The valuation of a company can fluke to say, 5 times earnings when people have a negative perception of the company and can fluke to 50 times earnings when they are positive. So, how do you take that psychological element into consideration? I look very much at sentiment.
When people are very optimistic about a sector or a company, I would be cautious because that means that people have already bought the stock. Whereas, when the whole world is pessimistic about the sector, it means that there is no interest. People may have already sold it and certainly they are not buying either. And therefore, it interests me because if everybody is pessimistic about the sector or a company or an economy, it means that valuations are low by definition.
EQTM: What are your favourite books?
I have many favorite books. It will be immodest to say that my favorite book is the one that I wrote. I think, for people involved in the share market, I think the great book is ‘Maniacs, panics and crashes’ by Professor Kindelberger. In that book, there are lot of very interesting stuff that he puts together and it is easy to read for an individual.
I think ‘The Alchemist’ by Paul Coelho, a Brazilian novelist, is also a great book. It shows that if you want to obtain your pot of gold, you have to endure lots of hardship and investors should be aware of that. I think there are other very good investment books, which I have actually on my website the favorite books.
EQTM: Who are the people that you admire the most?

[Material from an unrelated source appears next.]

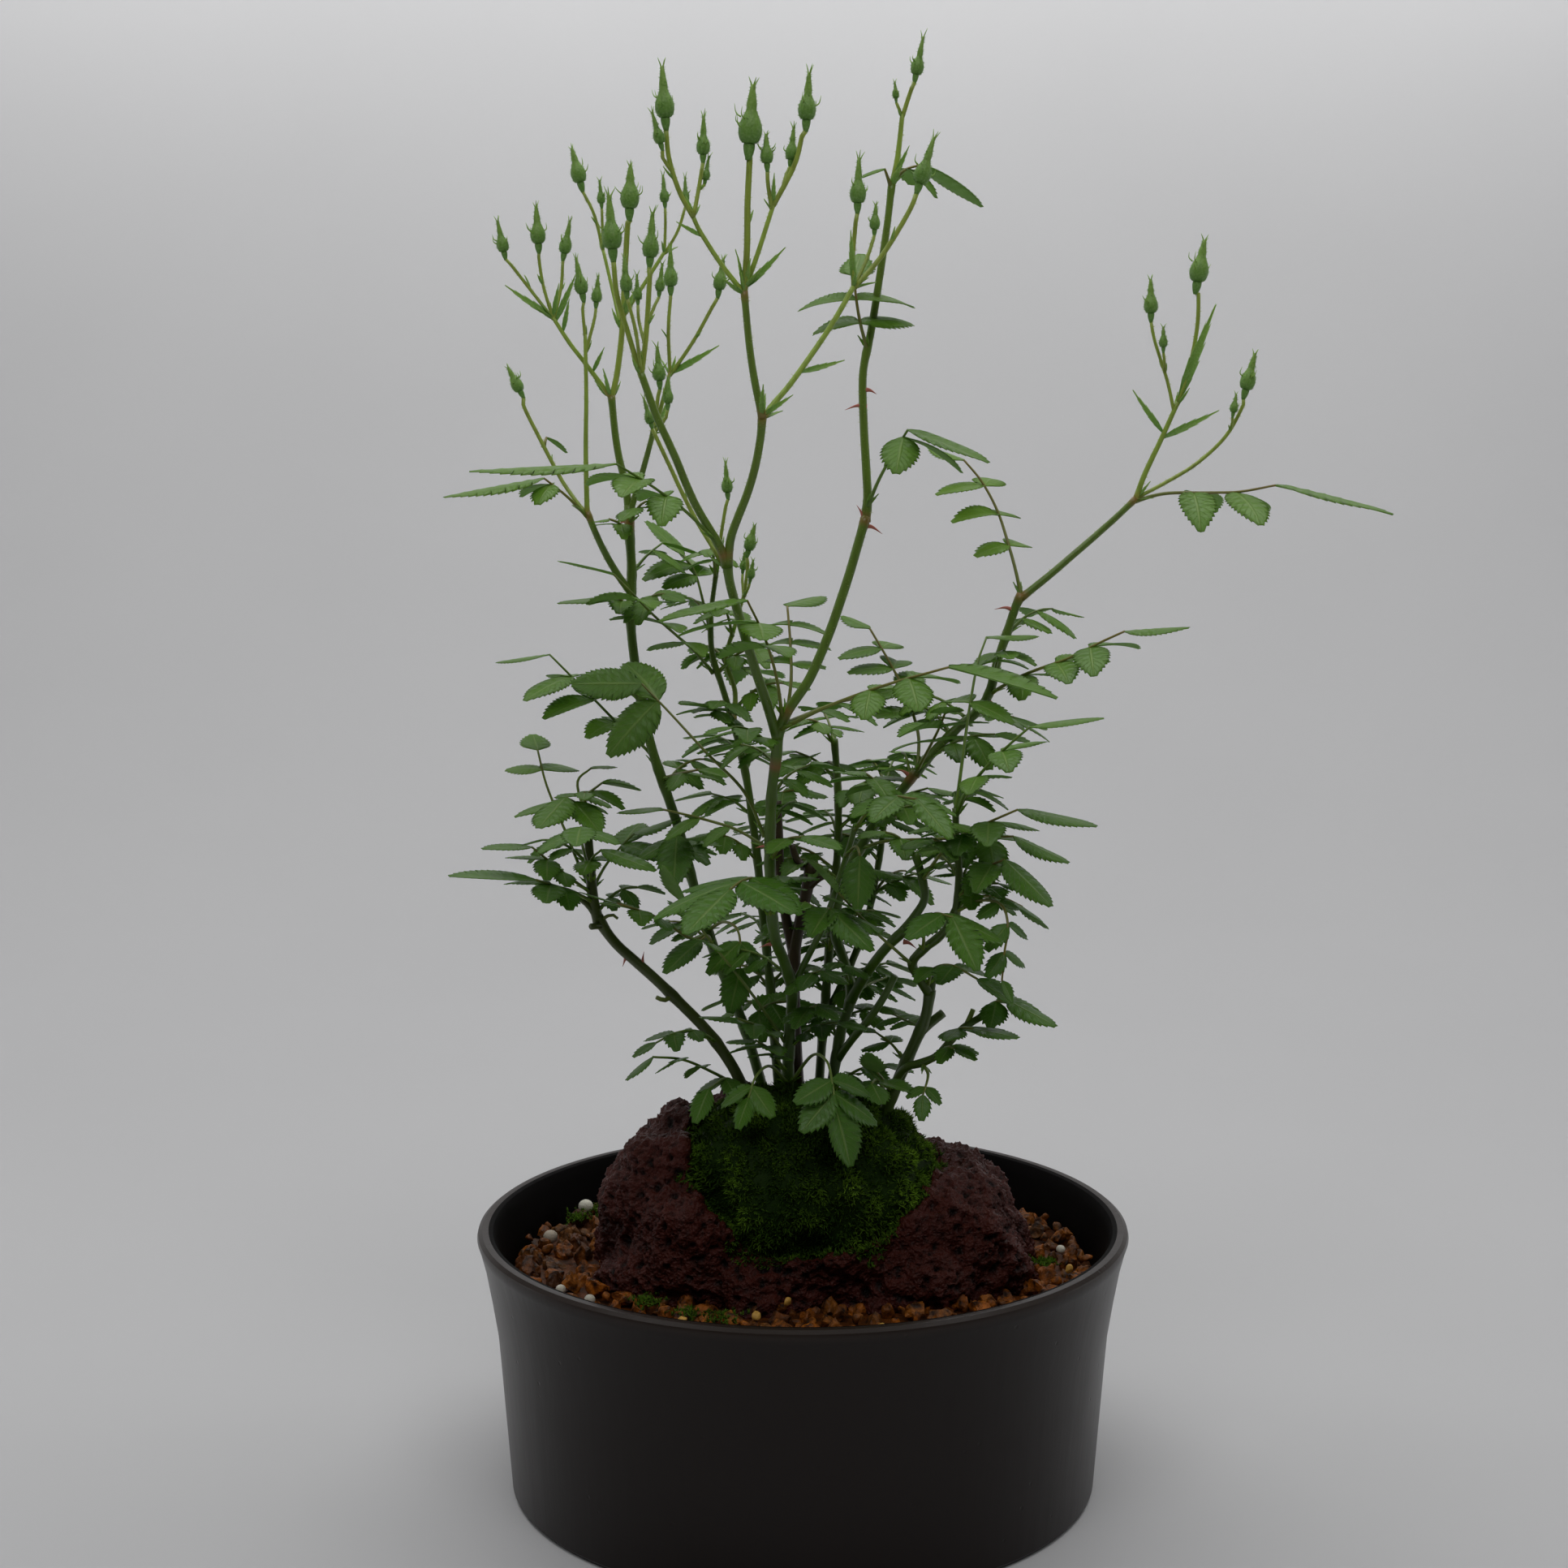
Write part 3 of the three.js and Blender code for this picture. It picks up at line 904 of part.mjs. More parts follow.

Well, I think, people who have put their self-interest in the background and pursued the goal. I mean, Mahatma Gandhi, was a certainly an individual of a great stature. As in Nelson Mandela is an individual to be admired for his tenacity and endurance. And I also admire religious leaders like Jesus, Mohammad and Buddha.
In principle, I am a Christian. But I have an affinity to the teachings of Buddha because I think he taught extreme tolerance. In other words, he did not teach that you have to pray to someone for your daily bread. You have to work on yourselves and I think it is a very important thing in life to realize for people that you should first look at your own mistakes and try to work on yourselves before playing it on other people.